One “what does this word mean” question

3. Inference

One “what can you conclude” question

4. Making Connections

Connects the passage to real-life knowledge or experience

5. Organization

How information is structured (e.g., chronological order)

6–7. Purpose / Synthesis

Why the author included something; big-picture meaning

⚠️ No open response on the Narrative! The one reading open-response question appears on the News Report section, not the narrative. Do not expect a written answer here—all 7 questions are selected-response format.
⚡ THE HACK: Before you even read the questions, you already know WHAT TYPES are coming. As you read the passage for the first time, mentally note: vocabulary words that seem unusual, the chronological order of events, and the main reason the person is impressive. You are pre-loading answers before you see the questions.
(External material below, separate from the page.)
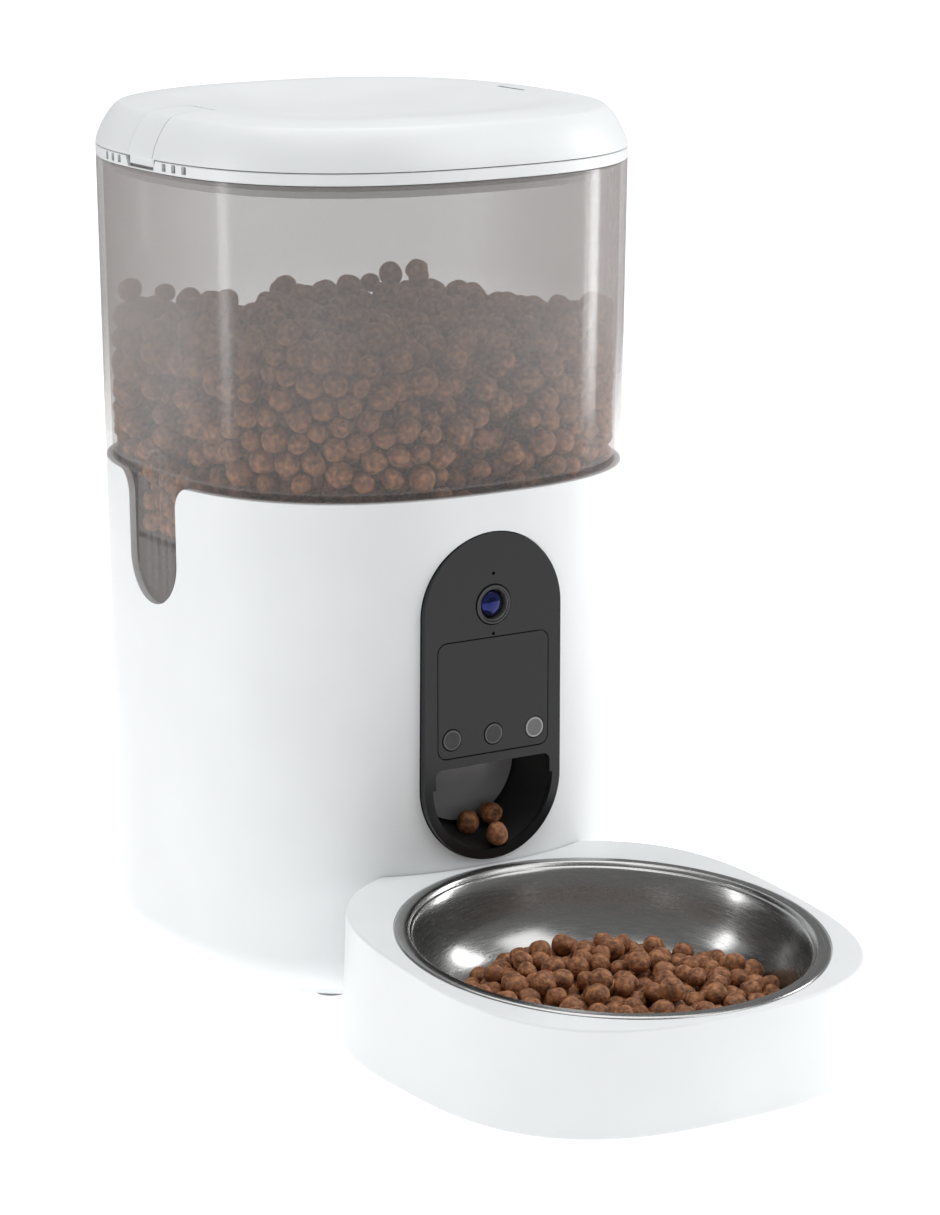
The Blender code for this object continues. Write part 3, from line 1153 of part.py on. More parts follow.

✍️ Practice Questions — Lesson 2

Answers are on the Solutions Page.

The Longest Portage

When Elise signed up for the canoe trip with her school’s outdoor education program, she imagined gliding peacefully across glassy lakes. She did not imagine hauling a 30-kilogram canoe over her head through dense bush for two kilometres. The portage trail from Silver Lake to Otter Creek was the most physically demanding thing she had ever attempted. Her shoulders burned and her boots sank into the soft mud with every step.

Halfway along the trail, Elise set the canoe down and sat on a rock, breathing hard. Her partner, Deshawn, who was carrying the heavy food barrel, sat beside her without saying a word. After a moment, he handed her a granola bar and said quietly, “One step at a time.” Elise nodded and stood up again.

When they finally reached Otter Creek and lowered the canoe into the water, Elise felt a rush of pride she had never experienced before. She had wanted to quit a dozen times, but she hadn’t. As they paddled into the calm water, Deshawn grinned and said, “Not bad for your first portage.” Elise laughed. “Not bad at all,” she agreed, knowing that she had discovered something important about herself that afternoon.

1How far was the portage trail from Silver Lake to Otter Creek?
A) 500 metres
B) 1 kilometre
C) 2 kilometres
D) 5 kilometres
2What was Deshawn carrying during the portage?
A) A tent
B) The heavy food barrel
C) A backpack of supplies
D) A second canoe
3What does the word “demanding” most likely mean as used in paragraph 1?
A) Easy and relaxing
B) Requiring great effort and endurance
C) Confusing and unclear
D) Enjoyable but tiring
4What can you conclude about Elise’s feelings when she sat down on the rock halfway through the portage?
A) She was bored and uninterested
B) She was exhausted and discouraged
C) She was angry at Deshawn
D) She was excited to keep going
5Why does the author include the detail that Deshawn “sat beside her without saying a word”?
A) To show Deshawn was also too tired to speak
B) To suggest Deshawn understood Elise needed quiet support before encouragement
C) To prove Deshawn did not care about the trip
D) To indicate the two students were strangers
6What does Elise mean when the passage says she “discovered something important about herself”?
A) She learned she is allergic to granola bars
B) She realized she could push through difficulty and accomplish hard things
C) She decided she never wanted to go camping again
D) She found out she is faster than Deshawn
7Based on your own experience or knowledge, how might someone who has never done a portage before feel when they finally complete it for the first time?
A) Relieved but unchanged
B) Proud and more confident in their ability to handle difficult challenges
C) Disappointed that it was not harder
D) Eager to quit outdoor activities entirely
💡 Framework note: The Narrative section has 7 selected-response questions with no open response. The one reading open-response question is on the News Report. Open-response practice is in Lesson 5.

Lesson 3  •  OSSLT.2.3

Information Text & Graphics — Solved Step by Step

Factual passages and data displays cracked wide open

Mark Value
Information text sections have 6 selected-response questions = ~10 score points (~13% of total). Selected-response formats include multiple-choice, drag-and-drop, drop-down, and checklist questions. There is no open response on this section.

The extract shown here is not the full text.